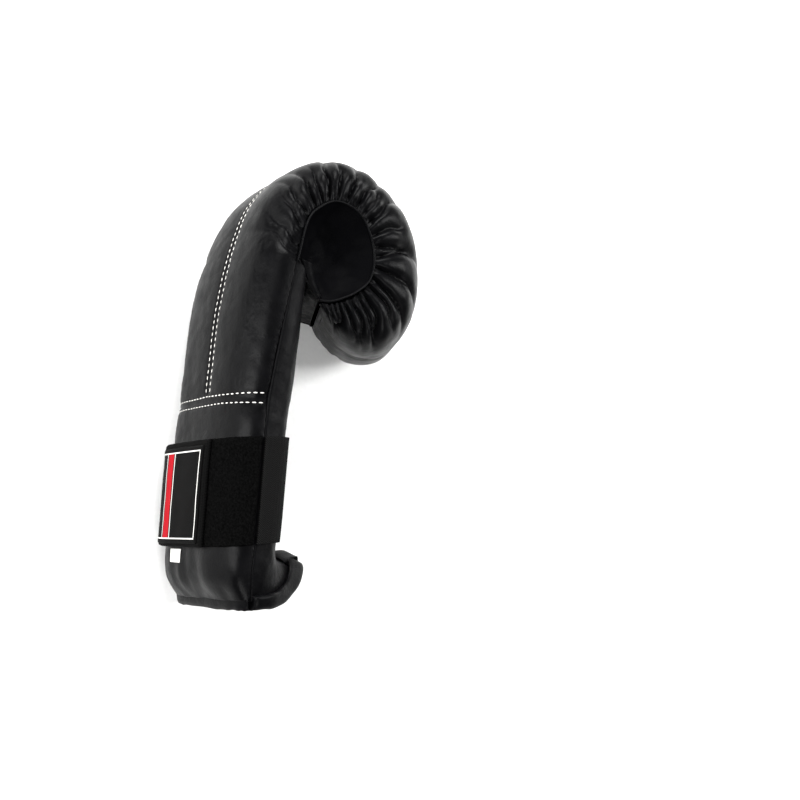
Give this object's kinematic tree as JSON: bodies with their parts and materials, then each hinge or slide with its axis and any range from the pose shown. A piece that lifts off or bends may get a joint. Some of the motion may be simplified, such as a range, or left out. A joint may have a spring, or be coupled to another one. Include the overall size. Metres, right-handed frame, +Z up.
{
  "type": "bag glove",
  "caption": "Padded bag mitt for the right hand with a rolled, gathered fist, a thumb sheath, a flared bound cuff and a wide elastic wrist strap, lying on its thumb side.",
  "frame": {"origin": "middle of the mitt's bounding box on the surface that it lies on", "axes": "+X from the back of the hand to the palm, +Y from the cuff to the knuckles, +Z up from the thumb's side to the little finger's side"},
  "size_m": [0.187, 0.266, 0.1035],
  "materials": {
    "pad_leather": "satin black coated leather over foam, with a fine grain",
    "panel_leather": "matte black coated leather, unpadded and softly creased",
    "binding": "black leather tape folded over the rim and stitched",
    "elastic": "ribbed black elastic with herringbone columns",
    "loop_pile": "black loop pile, fuzzy and dull",
    "webbing": "woven black webbing with stitched edges",
    "label": "woven label in black, red and white with a plain geometric layout",
    "tag": "bare white ribbon"
  },
  "bodies": {
    "root": {"back_pad": "pad_leather", "palm_panel": "panel_leather", "thumb_panel": "panel_leather", "finger_panel": "panel_leather", "gusset_little_side": "panel_leather", "gusset_thumb_side": "panel_leather", "cuff_binding": "binding", "elastic_band": "elastic", "loop_patch": "loop_pile", "wrist_strap": "webbing", "strap_label": "label", "size_tag": "tag"}
  },
  "joints": []
}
◇ ◇ ◇ ◇ ◇ ◇ ◇
Copy out the whole listing exactly; please set it all down.

◆ The reply ◆
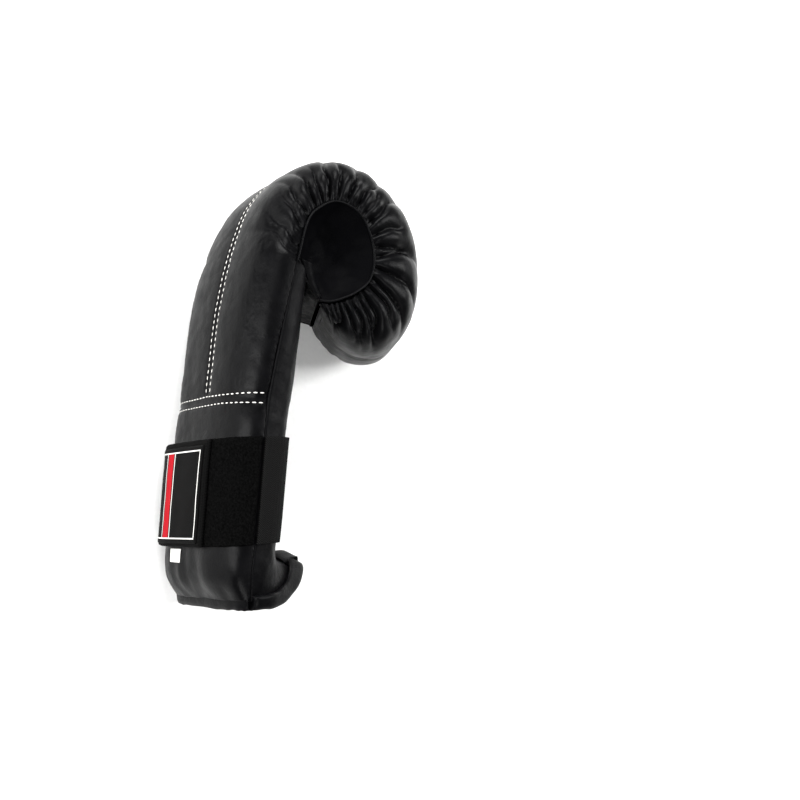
Give this object's kinematic tree as JSON: bodies with their parts and materials, then each hinge or slide with its axis and any range from the pose shown. A piece that lifts off or bends may get a joint. Some of the motion may be simplified, such as a range, or left out. A joint may have a spring, or be coupled to another one. Include the overall size. Metres, right-handed frame, +Z up.
{
  "type": "bag glove",
  "caption": "Padded bag mitt for the right hand with a rolled, gathered fist, a thumb sheath, a flared bound cuff and a wide elastic wrist strap, lying on its thumb side.",
  "frame": {"origin": "middle of the mitt's bounding box on the surface that it lies on", "axes": "+X from the back of the hand to the palm, +Y from the cuff to the knuckles, +Z up from the thumb's side to the little finger's side"},
  "size_m": [0.187, 0.266, 0.1035],
  "materials": {
    "pad_leather": "satin black coated leather over foam, with a fine grain",
    "panel_leather": "matte black coated leather, unpadded and softly creased",
    "binding": "black leather tape folded over the rim and stitched",
    "elastic": "ribbed black elastic with herringbone columns",
    "loop_pile": "black loop pile, fuzzy and dull",
    "webbing": "woven black webbing with stitched edges",
    "label": "woven label in black, red and white with a plain geometric layout",
    "tag": "bare white ribbon"
  },
  "bodies": {
    "root": {"back_pad": "pad_leather", "palm_panel": "panel_leather", "thumb_panel": "panel_leather", "finger_panel": "panel_leather", "gusset_little_side": "panel_leather", "gusset_thumb_side": "panel_leather", "cuff_binding": "binding", "elastic_band": "elastic", "loop_patch": "loop_pile", "wrist_strap": "webbing", "strap_label": "label", "size_tag": "tag"}
  },
  "joints": []
}